**EXERCISE:** Please print all of the material below, word for word.

┌─ RECORDED INFORMATION

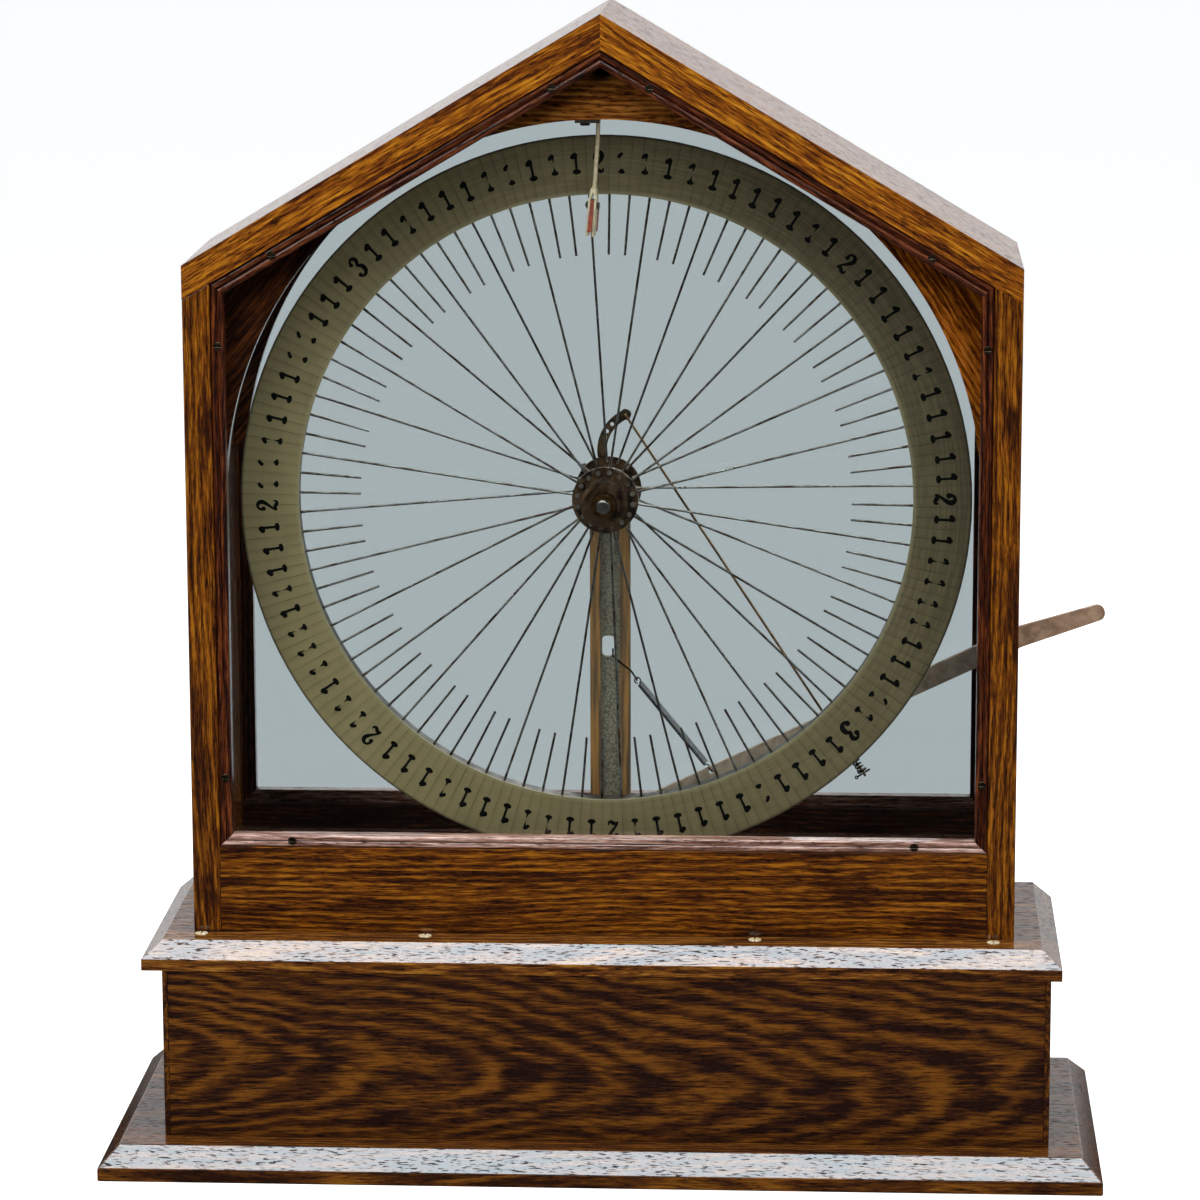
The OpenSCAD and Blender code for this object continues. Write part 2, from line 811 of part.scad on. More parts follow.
module rim() {
    back = dial_back + rim_depth;
    outer = rim_r + rim_flange;
    color(steel) difference() {
        turned([[rim_r, dial_back], [outer, dial_back], [outer, dial_back + rim_t],
            [rim_out, dial_back + rim_t], [rim_out, back - rim_t], [outer, back - rim_t],
            [outer, back], [rim_r, back]]);
        translate([0, 0, wheel_z]) for (i = [0 : pin_count - 1]) rotate([0, spoke_angle(i), 0])
            translate([0, 0, rim_r - 1]) cylinder(h = rim_t + 2, r = thread_r + fixed_gap, $fn = 24);
    }
}

module dial_plate() {
    color(dial_metal) difference() {
        bar_y(hub_at, dial_y, dial_back, dial_r, $fn = 240);
        bar_y(hub_at, dial_y - 1, dial_back + 1, dial_bore, $fn = 240);
    }
}

module flange_holes(y, odd) {
    translate([0, 0, wheel_z]) for (i = [0 : spoke_step : pin_count - 1])
        if ((i / spoke_step) % 2 == odd) rotate([0, spoke_angle(i), 0])
            translate([0, y - 1, spoke_circle]) rotate([-90, 0, 0])
                cylinder(h = flange_t + 2, r = wire_r + fixed_gap, $fn = 24);
}

module hub_shell() {
    reach = ball_r + run_gap;
    front_low = race_r - (ball_circle + reach / diag);
    fb = front_ball_y + reach / diag;
    rb = rear_ball_y - reach / diag;
    c = ball_circle + reach / diag;
    color(dark_steel) difference() {
        turned([[race_r, cup_y], [cup_r, cup_y], [cup_r, flange_y], [flange_r, flange_y],
            [flange_r, flange_y + flange_t], [barrel_r, flange_y + flange_t],
            [barrel_r, rear_flange_y], [flange_r, rear_flange_y], [flange_r, rear_flange_back],
            [rear_cup_r, rear_flange_back], [rear_cup_r, rear_cup_end], [race_r, rear_cup_end],
            [race_r, rb + race_r - c], [bore_r, rb + bore_r - c],
            [bore_r, fb - bore_r + c], [race_r, fb - race_r + c]]);
        flange_holes(flange_y, 1);
        flange_holes(rear_flange_y, 0);
        // Recess that seats the dust cap
        turned([[race_r - 1, cup_y - 1], [race_r + 0.6, cup_y - 1], [race_r + 0.6, cup_y + 2.6],
            [race_r - 1, cup_y + 2.6]]);
    }
}

module dust_cap() {
    color(dark_steel) turned([[cone_r + side_gap + 0.2, cup_y + 1.4],
        [race_r + 0.6 - fixed_gap, cup_y + 1.4],
        [race_r + 0.6 - fixed_gap, cup_y + 2.6], [cone_r + side_gap + 0.2, cup_y + 2.6]]);
}

module bearing_balls() {
    color(steel) translate([0, 0, wheel_z])
        for (y = [front_ball_y, rear_ball_y], i = [0 : ball_count - 1])
        rotate([0, 360 * (i + 0.5) / ball_count, 0]) translate([0, y, ball_circle])
            sphere(r = ball_r, $fn = 32);
}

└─

**RESULT OF THE TASK:**
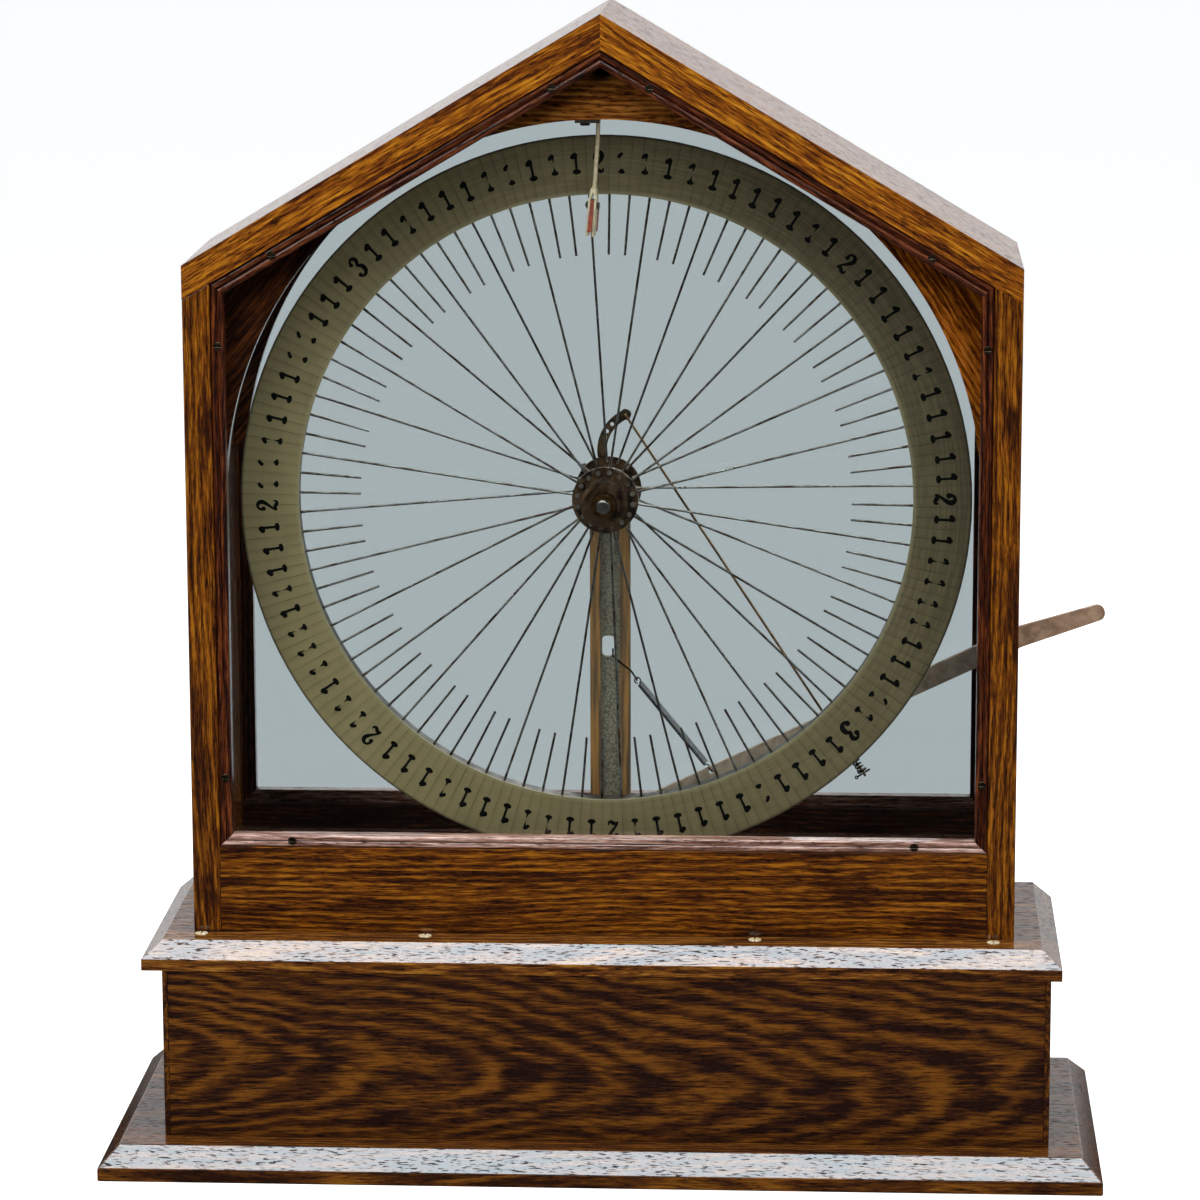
The OpenSCAD and Blender code for this object continues. Write part 2, from line 811 of part.scad on. More parts follow.
module rim() {
    back = dial_back + rim_depth;
    outer = rim_r + rim_flange;
    color(steel) difference() {
        turned([[rim_r, dial_back], [outer, dial_back], [outer, dial_back + rim_t],
            [rim_out, dial_back + rim_t], [rim_out, back - rim_t], [outer, back - rim_t],
            [outer, back], [rim_r, back]]);
        translate([0, 0, wheel_z]) for (i = [0 : pin_count - 1]) rotate([0, spoke_angle(i), 0])
            translate([0, 0, rim_r - 1]) cylinder(h = rim_t + 2, r = thread_r + fixed_gap, $fn = 24);
    }
}

module dial_plate() {
    color(dial_metal) difference() {
        bar_y(hub_at, dial_y, dial_back, dial_r, $fn = 240);
        bar_y(hub_at, dial_y - 1, dial_back + 1, dial_bore, $fn = 240);
    }
}

module flange_holes(y, odd) {
    translate([0, 0, wheel_z]) for (i = [0 : spoke_step : pin_count - 1])
        if ((i / spoke_step) % 2 == odd) rotate([0, spoke_angle(i), 0])
            translate([0, y - 1, spoke_circle]) rotate([-90, 0, 0])
                cylinder(h = flange_t + 2, r = wire_r + fixed_gap, $fn = 24);
}

module hub_shell() {
    reach = ball_r + run_gap;
    front_low = race_r - (ball_circle + reach / diag);
    fb = front_ball_y + reach / diag;
    rb = rear_ball_y - reach / diag;
    c = ball_circle + reach / diag;
    color(dark_steel) difference() {
        turned([[race_r, cup_y], [cup_r, cup_y], [cup_r, flange_y], [flange_r, flange_y],
            [flange_r, flange_y + flange_t], [barrel_r, flange_y + flange_t],
            [barrel_r, rear_flange_y], [flange_r, rear_flange_y], [flange_r, rear_flange_back],
            [rear_cup_r, rear_flange_back], [rear_cup_r, rear_cup_end], [race_r, rear_cup_end],
            [race_r, rb + race_r - c], [bore_r, rb + bore_r - c],
            [bore_r, fb - bore_r + c], [race_r, fb - race_r + c]]);
        flange_holes(flange_y, 1);
        flange_holes(rear_flange_y, 0);
        // Recess that seats the dust cap
        turned([[race_r - 1, cup_y - 1], [race_r + 0.6, cup_y - 1], [race_r + 0.6, cup_y + 2.6],
            [race_r - 1, cup_y + 2.6]]);
    }
}

module dust_cap() {
    color(dark_steel) turned([[cone_r + side_gap + 0.2, cup_y + 1.4],
        [race_r + 0.6 - fixed_gap, cup_y + 1.4],
        [race_r + 0.6 - fixed_gap, cup_y + 2.6], [cone_r + side_gap + 0.2, cup_y + 2.6]]);
}

module bearing_balls() {
    color(steel) translate([0, 0, wheel_z])
        for (y = [front_ball_y, rear_ball_y], i = [0 : ball_count - 1])
        rotate([0, 360 * (i + 0.5) / ball_count, 0]) translate([0, y, ball_circle])
            sphere(r = ball_r, $fn = 32);
}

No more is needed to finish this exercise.